Mas sua determinação em aglutinar cartunistas e chargistas fez com que editasse livros cooperativados através de sua pequena e brava Editora Virgo.
Era o fim dos anos 90, o ilustrador Henrique Kipper havia criado a lista de discussão ImagoDays (no site Yahoo) que juntava chargistas, cartunistas e ilustradores de várias partes do Brasil. Foi assim que nos reencontramos, de forma virtual. Era o tempo dos fotologs, o antecessor dos Blogs, com a publicação de arte virtual. Mastrotti já falava da importância das publicações em papel, à moda dos importantes Fanzines. Poderia ter focado em sua própria obra, já vasta, mas optou por fazer história com os livros cooperativados "Brasil, 500 anos" (2000), "2001 uma Odisséia no Humor", "Humor&Amigos", "Fome de ver estrelas", "Tiras de Letras" (2003) cuja coleção teve mais de 11 edições, "Isto é um absurdo" e "Brasil do Bem" (2012).

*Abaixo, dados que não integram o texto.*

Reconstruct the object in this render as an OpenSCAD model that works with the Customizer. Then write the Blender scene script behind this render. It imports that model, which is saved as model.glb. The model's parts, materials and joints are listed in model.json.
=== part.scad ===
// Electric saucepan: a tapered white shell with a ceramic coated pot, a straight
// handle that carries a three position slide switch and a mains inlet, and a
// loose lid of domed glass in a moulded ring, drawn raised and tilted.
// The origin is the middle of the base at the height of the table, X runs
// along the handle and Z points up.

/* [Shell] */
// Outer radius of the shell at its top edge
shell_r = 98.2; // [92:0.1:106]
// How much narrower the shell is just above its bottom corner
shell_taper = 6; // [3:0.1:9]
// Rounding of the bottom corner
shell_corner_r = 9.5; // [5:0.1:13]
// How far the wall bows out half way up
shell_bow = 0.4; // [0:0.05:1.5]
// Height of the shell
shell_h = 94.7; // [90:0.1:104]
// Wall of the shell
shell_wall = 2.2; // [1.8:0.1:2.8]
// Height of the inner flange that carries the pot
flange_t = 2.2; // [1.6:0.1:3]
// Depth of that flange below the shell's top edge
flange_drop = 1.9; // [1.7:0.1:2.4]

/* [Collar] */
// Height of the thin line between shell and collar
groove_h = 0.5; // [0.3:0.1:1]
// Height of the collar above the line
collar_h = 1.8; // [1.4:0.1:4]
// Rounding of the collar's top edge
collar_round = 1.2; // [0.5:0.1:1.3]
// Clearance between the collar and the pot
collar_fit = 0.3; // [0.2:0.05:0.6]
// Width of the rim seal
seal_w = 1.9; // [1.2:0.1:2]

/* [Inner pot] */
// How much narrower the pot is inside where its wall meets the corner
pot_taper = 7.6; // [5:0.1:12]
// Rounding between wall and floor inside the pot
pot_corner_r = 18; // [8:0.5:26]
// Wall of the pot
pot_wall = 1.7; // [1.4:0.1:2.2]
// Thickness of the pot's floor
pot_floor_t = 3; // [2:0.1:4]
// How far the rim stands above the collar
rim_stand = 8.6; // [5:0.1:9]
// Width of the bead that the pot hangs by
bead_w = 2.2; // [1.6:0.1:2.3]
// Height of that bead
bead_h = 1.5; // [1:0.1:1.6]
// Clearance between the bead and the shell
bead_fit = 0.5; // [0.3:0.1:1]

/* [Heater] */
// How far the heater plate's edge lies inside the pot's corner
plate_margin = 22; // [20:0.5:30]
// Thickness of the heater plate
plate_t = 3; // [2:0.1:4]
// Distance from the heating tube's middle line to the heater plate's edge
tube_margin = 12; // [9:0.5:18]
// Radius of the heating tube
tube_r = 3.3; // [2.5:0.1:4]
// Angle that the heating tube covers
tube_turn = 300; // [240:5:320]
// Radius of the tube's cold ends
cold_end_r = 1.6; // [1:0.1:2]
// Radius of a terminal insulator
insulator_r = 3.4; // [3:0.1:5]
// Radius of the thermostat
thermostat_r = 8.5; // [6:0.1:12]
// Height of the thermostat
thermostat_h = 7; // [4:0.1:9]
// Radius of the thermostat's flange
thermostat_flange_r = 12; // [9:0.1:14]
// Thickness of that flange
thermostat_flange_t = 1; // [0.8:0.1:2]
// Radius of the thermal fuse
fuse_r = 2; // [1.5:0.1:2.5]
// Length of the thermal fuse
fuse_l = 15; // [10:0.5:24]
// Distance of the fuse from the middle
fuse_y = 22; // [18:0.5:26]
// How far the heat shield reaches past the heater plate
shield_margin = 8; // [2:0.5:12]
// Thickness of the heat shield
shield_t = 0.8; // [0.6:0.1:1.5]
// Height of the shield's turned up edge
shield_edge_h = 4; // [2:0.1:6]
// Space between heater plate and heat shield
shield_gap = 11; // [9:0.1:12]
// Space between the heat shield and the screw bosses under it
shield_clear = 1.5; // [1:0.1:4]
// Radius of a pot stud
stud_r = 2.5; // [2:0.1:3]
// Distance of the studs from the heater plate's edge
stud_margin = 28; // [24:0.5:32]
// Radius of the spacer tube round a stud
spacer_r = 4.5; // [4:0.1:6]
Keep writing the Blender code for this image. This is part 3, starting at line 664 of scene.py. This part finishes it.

Depois de um tempo afastado, voltei a participar da AQC, do Troféu Angelo Agostini (bravamente mantido vivo pelo fanzineiro e jornalista WAZ, Worney Almeida de Souza). E reencontrei Mastrotti nas Pizzadas dos Cartunistas organizadas pelo Custódio Rosa na Prestíssimo, nos lançamentos da editora Virgo, no seu Blog. Finalmente este lutador se dedicou à criação do Salão de Humor de Doação de Órgãos e com este intuito, veio me visitar em Vitória para contatar cartunistas capixabas e animar todo mundo a participar de um Salão tão importante como este. Fizemos uma excelente palestra na Faculdade FAESA, que agregou alunos de Arte, Jornalismo e Propaganda, sucesso total. Seu domínio em como expor conteúdo ligado a essas matérias é sensacional e eu fui agraciado em tê-lo ao meu lado falando para um auditório lotado com mais de 300 alunos.
Mastrotti é gente que faz o Bem. Merece os parabéns por lutar por um Brasil do Bem e ser este artista produtivo, criativo, presente e agregador.